Under the 2013 rule,2 when the CFPB determines that it has “reasonable cause” to investigate nonbank entities that pose a risk to consumers with regard to the offering of consumer financial products or services, the CFPB must provide notice to the nonbank regulated entity, including a description of the basis for the bureau’s determination to investigate the entity. As originally adopted, the procedural rule made all aspects of a proceeding confidential, including materials submitted by a nonbank, documents prepared by, or on behalf of, or for the CFPB’s use, and any communications between the CFPB and the nonbank.3
The CFPB’s amendment to the procedural rule creates an exception to the confidentiality of such materials, and establishes a procedural mechanism to determine whether part or all of a decision should be released to the public on the CFPB’s website. The bureau’s amended procedural rule allows entities to petition the CFPB not to release a final order within seven days, leaving the final determination regarding whether the order will be released, in whole or in part, to the bureau’s director, whose decisions on those requests also may be released to the public. The amendment notice cites two Freedom of Information Act exemptions that the CFPB expects to apply – those applicable to trade secrets and confidential financial information (exemption 4), and those applicable to personnel and medical files whose publication would be an invasion of privacy (exemption 6) – but states that the CFPB will consider others. The notice does not, however, address potential industry concerns around the publication of a report premised on potentially unsubstantiated complaints or in-progress litigation, for example, noting only that costs to companies will be minimal and only if they choose to prepare requests that such reports not be published. Rather, it notes that the publication of orders will benefit consumers and the public by making risk issues known and providing greater insight into the bureau’s decision-making.
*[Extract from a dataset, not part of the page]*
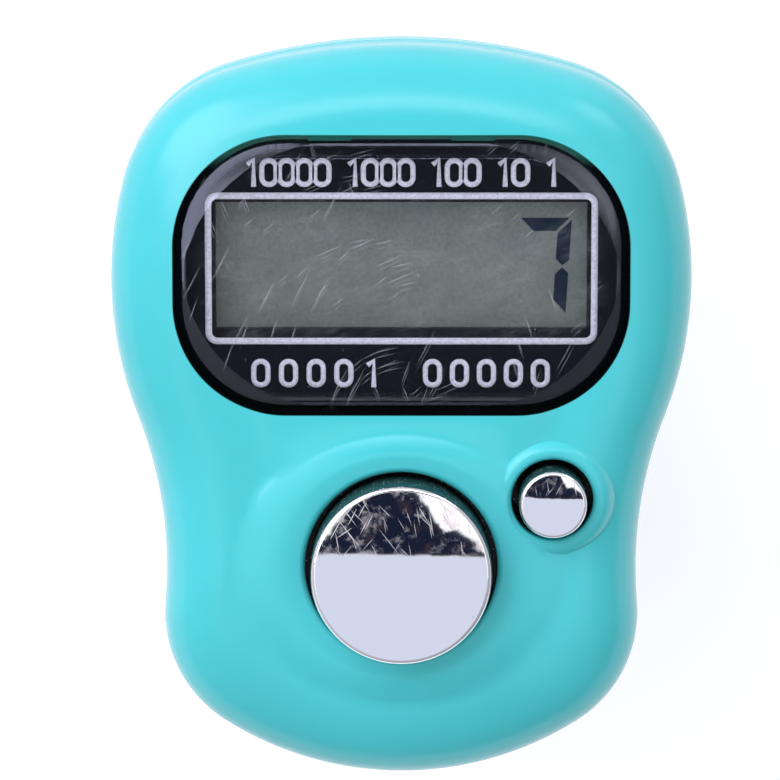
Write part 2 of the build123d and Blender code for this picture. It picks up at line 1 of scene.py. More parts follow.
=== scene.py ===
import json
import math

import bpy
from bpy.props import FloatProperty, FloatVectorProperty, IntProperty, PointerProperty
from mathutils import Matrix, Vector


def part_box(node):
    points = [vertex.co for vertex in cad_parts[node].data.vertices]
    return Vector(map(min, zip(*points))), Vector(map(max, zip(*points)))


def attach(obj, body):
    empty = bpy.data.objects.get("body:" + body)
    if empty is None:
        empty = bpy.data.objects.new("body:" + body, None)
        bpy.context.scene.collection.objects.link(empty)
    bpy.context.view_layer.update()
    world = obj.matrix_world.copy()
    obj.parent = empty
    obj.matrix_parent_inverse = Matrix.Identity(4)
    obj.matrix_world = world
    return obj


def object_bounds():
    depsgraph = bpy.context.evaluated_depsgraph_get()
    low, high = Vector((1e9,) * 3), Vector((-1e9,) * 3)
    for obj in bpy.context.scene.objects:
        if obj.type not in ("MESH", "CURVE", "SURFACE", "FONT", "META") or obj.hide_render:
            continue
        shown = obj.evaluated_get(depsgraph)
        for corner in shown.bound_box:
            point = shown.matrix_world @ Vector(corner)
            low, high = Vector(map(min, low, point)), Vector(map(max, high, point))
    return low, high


bl_info = {
    "name": "Digital tally counter",
    "version": (1, 0, 0),
    "blender": (4, 5, 0),
    "location": "View3D > Sidebar > Counter",
    "description": "Dresses the packed tally counter: case, window, display, buttons and strap",
    "category": "Object",
}

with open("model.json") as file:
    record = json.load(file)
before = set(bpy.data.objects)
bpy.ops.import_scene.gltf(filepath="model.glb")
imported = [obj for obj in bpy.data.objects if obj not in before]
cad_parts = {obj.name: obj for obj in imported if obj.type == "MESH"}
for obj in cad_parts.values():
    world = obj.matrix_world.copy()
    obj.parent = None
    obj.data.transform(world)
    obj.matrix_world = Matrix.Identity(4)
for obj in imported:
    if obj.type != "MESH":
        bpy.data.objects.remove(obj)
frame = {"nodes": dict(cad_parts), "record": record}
cad_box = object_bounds()

MM = 0.001
CASE = "case"
CLEARANCE = 0.002 * MM


class Value:
    """A shader socket with Python's operators: each one adds a Math node."""

    def __init__(self, finish, socket):
        self.finish = finish
        self.socket = socket

    def output(self, name):
        """Another output of the same node."""
        return Value(self.finish, self.socket.node.outputs[name])

    def maths(self, operation, *others, clamp=False):
        settings = {"operation": operation, "use_clamp": clamp}
        return self.finish.node("ShaderNodeMath", settings, (self, *others))

    def __add__(self, other):
        return self.maths("ADD", other)

    def __sub__(self, other):
        return self.maths("SUBTRACT", other)

    def __rsub__(self, other):
        return self.finish.node("ShaderNodeMath", {"operation": "SUBTRACT"}, (other, self))

    def __mul__(self, other):
        return self.maths("MULTIPLY", other)

    def __truediv__(self, other):
        return self.maths("DIVIDE", other)

    def __abs__(self):
        return self.maths("ABSOLUTE")

    __radd__ = __add__
    __rmul__ = __mul__

    def above(self, limit, softness):
        """1 above the limit and 0 below it, with a soft step between."""
        return ((self - limit) / softness).maths("ADD", 0.5, clamp=True)


class Finish:
    """A material or world that is being built. One method adds any node."""

    def __init__(self, tree):
        self.tree = tree
        tree.nodes.clear()

    def node(self, kind, settings=None, values=(), out=0):
        """A node with its settings, then the values or links of its sockets."""
        node = self.tree.nodes.new(kind)
        for name, value in (settings or {}).items():
            setattr(node, name, value)
        pairs = values.items() if isinstance(values, dict) else enumerate(values)
        for key, value in pairs:
            if isinstance(value, Value):
                self.tree.links.new(value.socket, node.inputs[key])
            else:
                node.inputs[key].default_value = value
        return Value(self, node.outputs[out])

    def mix(self, factor, first, second):
        """Mix of two colours."""
        first, second = (c if isinstance(c, Value) else (*c, 1)[:4] for c in (first, second))
        sockets = {0: factor, 6: first, 7: second}
        return self.node("ShaderNodeMix", {"data_type": "RGBA"}, sockets, 2)

    def place(self):
        """Object coordinates, the same as the frame's on every piece."""
        return self.node("ShaderNodeTexCoord", out="Object")

    def drawn_out(self, turn, stretch):
        """Object coordinates drawn out along one direction in plan, given in degrees."""
        values = {"Vector": self.place(), "Rotation": (0, 0, math.radians(turn)),
                  "Scale": (stretch, 1, 1)}
        return self.node("ShaderNodeMapping", {"vector_type": "TEXTURE"}, values)

    def apart(self, centre):
        """Distances across and along from a point in plan."""
        place = self.node("ShaderNodeSeparateXYZ", None, (self.place(),))
        return place.output("X") - centre.x, place.output("Y") - centre.y

    def outside_circle(self, centre, radius):
        """Distance outside a circle in plan, negative inside it."""
        across, along = self.apart(centre)
        return (across * across + along * along).maths("SQRT") - radius

    def outside_loop(self, low, high, corner):
        """Distance outside a rectangle with round corners in plan, negative inside it."""
        across, along = self.apart((low + high) / 2)
        across = abs(across) - ((high.x - low.x) / 2 - corner)
        along = abs(along) - ((high.y - low.y) / 2 - corner)
        beyond_across, beyond_along = across.maths("MAXIMUM", 0), along.maths("MAXIMUM", 0)
        beyond = (beyond_across * beyond_across + beyond_along * beyond_along).maths("SQRT")
        return beyond + across.maths("MAXIMUM", along).maths("MINIMUM", 0) - corner

    def grain(self, size, detail=4, roughness=0.6, where=None):
        """Noise whose features are about the given size in metres."""
        values = {"Vector": where or self.place(), "Scale": 1 / size, "Detail": detail,
                  "Roughness": roughness}
        return self.node("ShaderNodeTexNoise", None, values)

    def specks(self, spacing, share, size):
        """Small round dots: a share of the cells of the given spacing hold one."""
        cells = self.node("ShaderNodeTexVoronoi", None,
                          {"Vector": self.place(), "Scale": 1 / spacing})
        chosen = self.node("ShaderNodeSeparateColor", None, (cells.output("Color"),))
        return cells.maths("LESS_THAN", size / spacing) * chosen.maths("LESS_THAN", share)

    def hairlines(self, turn, width, length, spacing, share):
        """Fine scratches along one direction in plan: a share of the cells hold one."""
        cells = self.node("ShaderNodeTexVoronoi", {"voronoi_dimensions": "2D"},
                          {"Vector": self.drawn_out(turn, length / width), "Scale": 1 / spacing})
        chosen = self.node("ShaderNodeSeparateColor", None, (cells.output("Color"),))
        line = (1 - cells * (2 * spacing / width)).maths("MAXIMUM", 0)
        return line * chosen.maths("LESS_THAN", share)

    def bump(self, height, strength, distance):
        return self.node("ShaderNodeBump", None,
                         {"Height": height, "Strength": strength, "Distance": distance})

    def surface(self, **sockets):
        """The Principled BSDF, with its sockets named in words joined by underscores."""
        values = {name.replace("_", " "): v for name, v in sockets.items()}
        return self.node("ShaderNodeBsdfPrincipled", None, values)

    def rays(self, *kinds):
        """1 for rays of the given kinds, and 0 for all others."""
        path = self.node("ShaderNodeLightPath")
        seen = path.output(kinds[0])
        for kind in kinds[1:]:
            seen = seen.maths("MAXIMUM", path.output(kind))
        return seen

    def finish(self, shader, kind="ShaderNodeOutputMaterial"):
        """Links the last shader to the output."""
        output = self.tree.nodes.new(kind)
        self.tree.links.new(shader.socket, output.inputs["Surface"])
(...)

What does this mean for you?
This latest development is just another example of the CFPB’s continued expansion of its authority. Fintechs and nonbank entities affected by this supervisory development should be thoughtful about:
- How they can avoid becoming a target for supervisory oversight.
- How they can be prepared for an examination if they are chosen.
To the first, ensuring that entities have a robust complaint management process to detect, prevent and correct compliance issues will be critical. If the CFPB is going to be looking at complaints, after all, managing complaint volume is extremely helpful. To the second, the bureau indicates that it intends to use this process to “level the playing field” and “hold nonbanks to the same standard that banks are held to.” However, banks have had decades to develop and refine enterprise and compliance risk management frameworks, and it remains to be seen just how the CFPB intends to compare the two.
In the meantime, nonbanks should take a hard look at their existing compliance management systems – policies and procedures, training, compliance programs, and management oversight – to ensure that they are appropriately managing risk associated with their product or offering. Entities also should ensure they have an appropriate escalation process to consider any potential order within the seven-day appeal period cited by the bureau. It can take seven days just for things to bounce around a mailroom, and the last thing a company wants is to find itself identified as high risk on the CFPB’s website.
1: 12 US Code § 5514(a)(1)(C).
2: 12 Code of Federal Regulations § 1091 et seq.
3: 12 Code of Federal Regulations § 1091.115(c).